Preheat oven to 350 degrees. Roll out the pastry crust on a lightly floured surface. Using a round cookie cutter, or the rim of a glass, cut out the pastry dough and place each round into a muffin tin. The pastry should be just large enough to to come up to the top of the muffin tin. Fill each pastry shell with the cold stew and refrigerate.

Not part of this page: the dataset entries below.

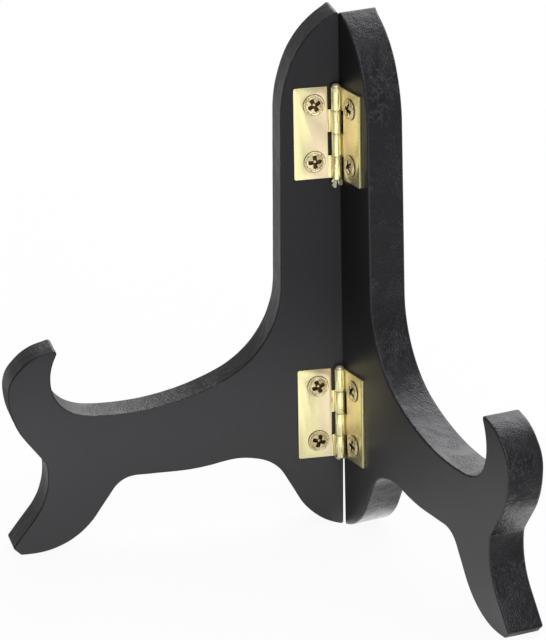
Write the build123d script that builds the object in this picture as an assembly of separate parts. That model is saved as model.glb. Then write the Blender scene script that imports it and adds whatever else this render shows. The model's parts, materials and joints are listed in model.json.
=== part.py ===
"""Folding two-board display stand: two flat boards joined along their spine edges by brass butt hinges.

Millimetres, +Z up. The boards stand on the table at Z = 0 and open towards -Y, +X is to the right.
The origin is on the table, at the middle of the open stand's footprint.
"""

import os
from math import cos, radians, sin, sqrt, tan

from build123d import *

# ---- the stand as a whole
opening_angle = 103.8  # between the inner faces of the boards, at rest
board_thickness = 10.5
board_height = 143.5
arm_length = 89.4  # from the fold axis to the front of the toe, along the board
shortest_run = 0.01  # straight that is left between two arcs of the outline

# ---- upright: front edge, shoulder and crown
upright_width_top = 14.6
upright_width_base = 15.6
crown_reach = 8.4
crown_drop = 5.2
crown_radius = 25.5
crown_tip_radius = 0.8
shoulder_drop = 21.3
shoulder_radius = 39.0

# ---- sweep from the upright down to the arm, and the seat that the album stands on
sweep_height = 51.5
sweep_radius = 28.5
seat_height = 36.3
seat_reach = 48.2
seat_radius = 69.0

# ---- hook at the end of the arm, its heights measured up from the seat
hook_thickness = 11.4
throat_foot_setback = 8.5
throat_foot_rise = 1.7
throat_foot_radius = 14.5
throat_setback = 1.2
throat_rise = 5.0
throat_radius = 9.8
hook_inside_rise = 14.3
hook_inside_radius = 14.0
hook_tip_rise = 20.9
hook_tip_overhang = 2.9
hook_tip_radius = 0.9
hook_crest_run = 8.0
hook_crest_drop = 2.1
hook_crest_radius = 12.9
hook_front_setback = 0.2
hook_brow_drop = 8.5
hook_brow_radius = 8.5
hook_cheek_drop = 19.4
hook_cheek_radius = 21.5

# ---- waist and foot below the hook
waist_depth = 9.8
waist_height = 25.2
waist_radius = 3.4
shin_depth = 11.0
shin_height = 16.2
shin_radius = 19.0
toe_height = 2.1
toe_undercut = 2.2
toe_radius = 0.7
sole_length = 16.4
sole_radius = 22.0

# ---- arch between the foot and the heel
ankle_setback = 30.0
ankle_radius = 7.7
arm_underside_height = 19.6
arm_underside_reach = 39.5
arm_underside_radius = 56.0
arch_height = 21.9
arch_reach = 27.2
arch_radius = 18.5
arch_shoulder_height = 19.8
arch_shoulder_reach = 17.4
arch_shoulder_radius = 10.9

# ---- heel at the foot of the spine edge
heel_slope = 15.5  # degrees that its underside rises away from the spine edge
heel_lobe_reach = 7.6
heel_lobe_radius = 18.0
heel_corner_radius = 0.7
spine_arris = 0.2  # broken inner arris of the spine edge, where the boards meet
spine_gap = 0.05  # between the boards' spine edges at rest
heel_relief = 0.5  # the spine edge is eased back by this much at the table
heel_relief_height = 48.0  # and the easing ends here

# ---- hinges
hinge_height = 25.0
upper_hinge_drop = 32.7  # from the top of the boards to the middle of the hinge
lower_hinge_middle = 32.6
leaf_width = 11.3  # from the fold axis to the free edge of a leaf
leaf_thickness = 0.68
leaf_corner_radius = 0.5
leaf_notch_reach = 2.2  # the leaf is cut back to here beside the other leaf's knuckles
knuckle_count = 4
knuckle_radius = 1.4
knuckle_end_gap = 0.12
knuckle_face_gap = 0.1  # between a knuckle and the boards' inner faces
roll_end_angle = 24.0  # where the rolled strip stops, below the level of the pin
pin_radius = 0.68
pin_clearance = 0.05
pin_head_radius = 1.05
pin_head_height = 0.5
pin_head_rim = 0.25  # height of the head's edge below its crown
pin_end_gap = 0.05  # between the knuckles and the pin's head and tail
pin_tail_radius = 1.15
pin_slot_width = 0.35
pin_slot_foot = 0.2  # share of the tail, next to the knuckle, that stays whole
pin_slot_turns = (35.0, 125.0)
upper_pin_tail = 1.9
lower_pin_tail = 0.7

# ---- cross-recess countersunk wood screws
screw_reach = 5.8
screw_pitch = 15.5
screw_length = 9.0
screw_head_radius = 2.85
screw_proud = 0.4  # height of the head's rim, which stands on the leaf
screw_shank_radius = 1.35
screw_point_length = 2.5
screw_tip_width = 0.2
screw_clearance = 0.05
recess_span = 3.1
recess_width = 0.75
recess_depth = 1.3
recess_foot_span = 1.2
upper_left_turns = (28.0, 4.0)  # how far each recess is turned, top screw first
upper_right_turns = (17.0, 61.0)
lower_left_turns = (22.0, 74.0)
lower_right_turns = (40.0, 12.0)

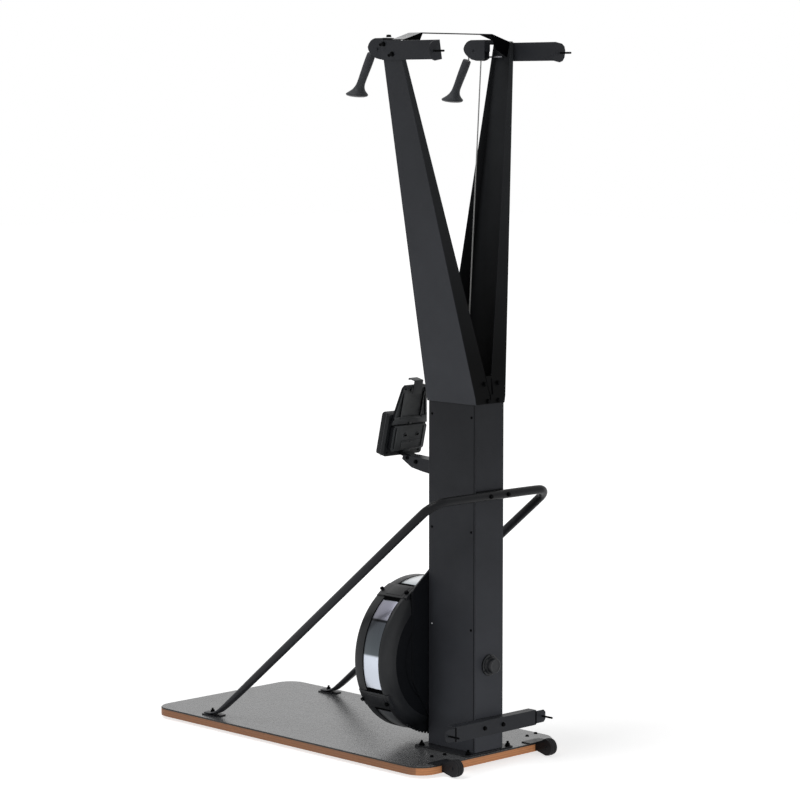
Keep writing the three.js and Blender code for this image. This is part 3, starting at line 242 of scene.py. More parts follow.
def vary_gloss(parts, links, shader, amount, low, high):
    links.new(remap(parts, links, amount, *NOISE_SPREAD, low, high), shader.inputs["Roughness"])


def relief(parts, links, shader, height, depth, strength=1.0):
    bump = parts.new("ShaderNodeBump")
    bump.inputs["Strength"].default_value = strength
    bump.inputs["Distance"].default_value = depth
    links.new(height, bump.inputs["Height"])
    links.new(bump.outputs["Normal"], shader.inputs["Normal"])


def powder_coat(name, color, low=0.42, high=0.52, shine=0.2):
    """Baked paint with a fine orange-peel skin."""
    paint, parts, links, shader, where = finish_base(name, color, 0.46)
    shader.inputs["Specular IOR Level"].default_value = shine
    mottle(parts, links, shader, noise(parts, links, where, 9, 4), color, 0.10)
    vary_gloss(parts, links, shader, noise(parts, links, where, 35, 4), low, high)
    relief(parts, links, shader, noise(parts, links, where, 1100, 2), 0.00012, 0.6)
    return paint


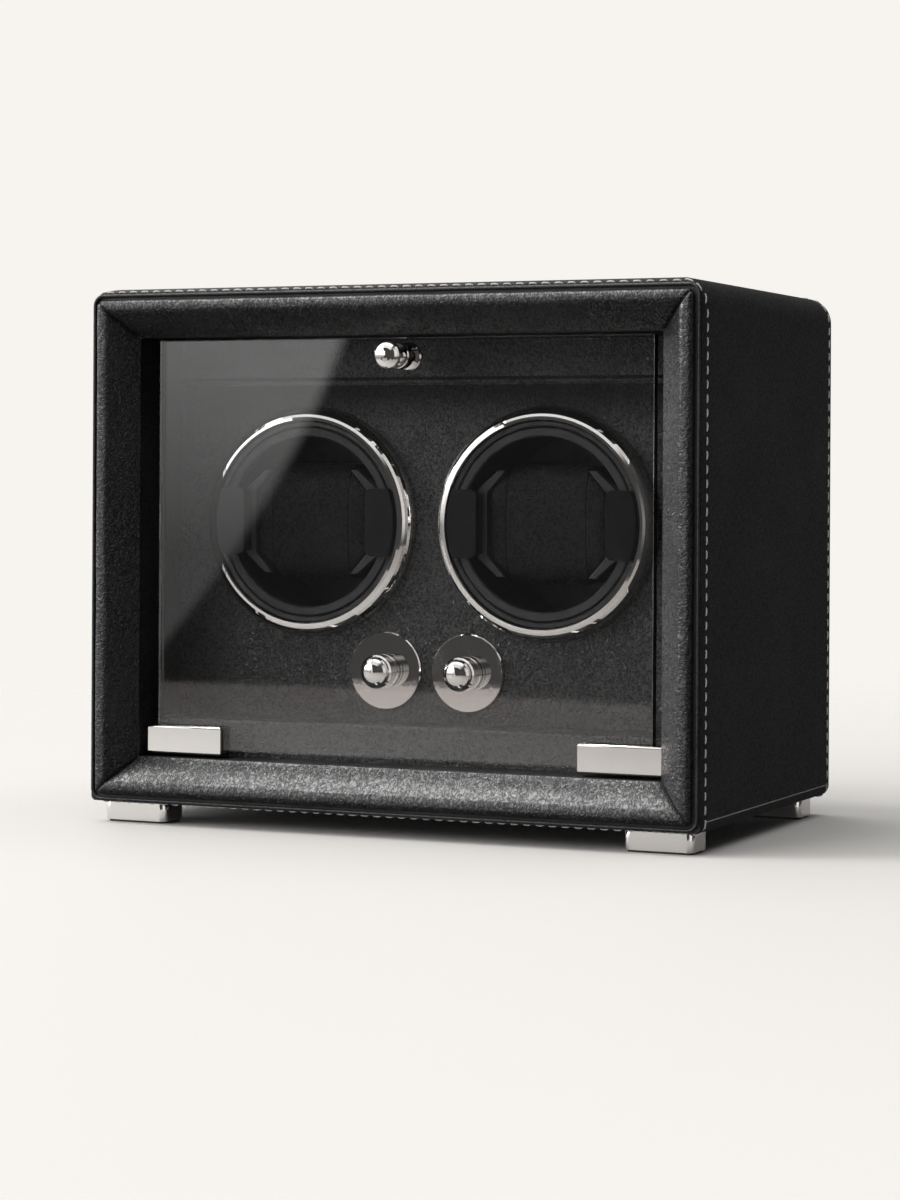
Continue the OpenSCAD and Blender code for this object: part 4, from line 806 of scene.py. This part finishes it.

Unroll the phyllo dough and place a damp cloth over the top to keep from drying out. Using one sheet at a time, place on work surface and brush with melted butter. Add another sheet and brush again with melted butter, until you have used five sheets. If you are using regular phyllo use eight sheets. Using a slight smaller cookie cutter, cut out twelve tops. Place one on top of each pie and crimp around the edges. Don’t worry if each one is slightly different. Brush each top with the remaining butter

Put the pies in the oven and bake for 20-30 minutes or until golden on top. If the phyllo dough gets to brown cover with aluminum foil and continue to cook. You can also freeze the unbaked pies in the muffin pan for later use and bake right out of the freezer, just add 10-20 minutes more to the cooking time

Recipe: Pastry Dough

  • 1 1/3 cups all purpose flour
  • 1 stick butter, chilled and cut into 1/4 inch pieces
  • 1 tbsp ice water
  • 1 large egg
  • 1/8 tsp salt

Directions

Sift flour and salt into a bowl, add butter pieces and blend with your fingertips until the flour mixture looks like course meal. In a separate bowl, add egg and water and beat well. Add egg and water mixture to flour and stir with a fork until the dough just starts to come together. Pour dough out onto a sheet of plastic wrap and shape into a disk. Wrap the dough and refrigerate it for at least 30 minutes. Longer is better. This dough can remain refrigerated for up to 3 days before use.